What has changed is the growth in conservative Islam, and the increasing desperation of Uighurs determined to resist Chinese rule.
Until a decade or two ago, Xinjiang’s Uighurs wore their religion lightly, known more for their singing, dancing and drinking than their observation of the pieties of their faith. But in the past two decades a stricter form of the religion has slowly gained a foothold, as China opened up to the outside world.
While worship was allowed at officially sanctioned — and closely supervised — mosques, a network of underground mosques sprang up. Village elders returning from the Hajj, the annual pilgrimage to Mecca, brought back more conservative ideas; high levels of unemployment among Uighur youth, and widespread discrimination against them, left many searching for new ideas and new directions in life. The rise of Islam was, in part, a reaction against social inequality and modernity.

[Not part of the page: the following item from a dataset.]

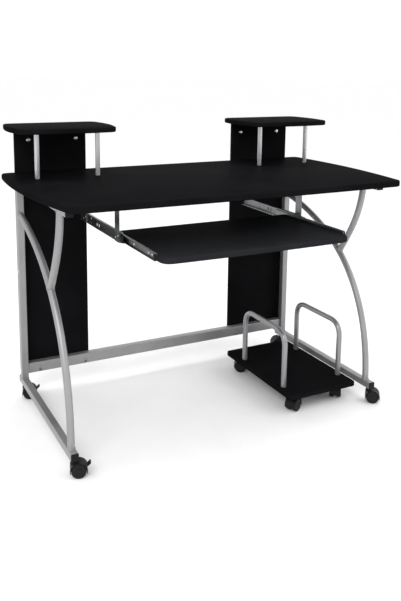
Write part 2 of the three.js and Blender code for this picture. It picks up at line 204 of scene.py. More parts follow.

But Joanne Smith Finley of Britain’s Newcastle University, an expert on Uighur identities and Islam, says religion has become a “symbolic form of resistance” to Chinese rule in a region where other resistance is impossible.
When hopes for independence were cruelly dashed by mass executions and arrests in the city of Ghulja — or Yining in Chinese — in 1997, Uighurs had nowhere else to turn, she said.
“People lost faith in the dream of independence,” she said, “and started looking to Islam instead.”
Not every Uighur in Xinjiang is happy with the rising tide of conservatism: one academic lamented the dramatic decline in Uighur establishments serving alcohol in the city of Hotan, while insisting that many young girls wear veils only out of compulsion.
But China’s clumsy attempts to “liberate” Uighurs from the oppression of conservative Islam are only driving more people into the hands of the fundamentalists, experts say.
“If the government continues to exaggerate extremism in this way, and take inappropriate measures to fix it, it will only force people towards extremism” a prominent Uighur scholar, Ilham Tohti, wrote, before being jailed in January on a charge of inciting separatism.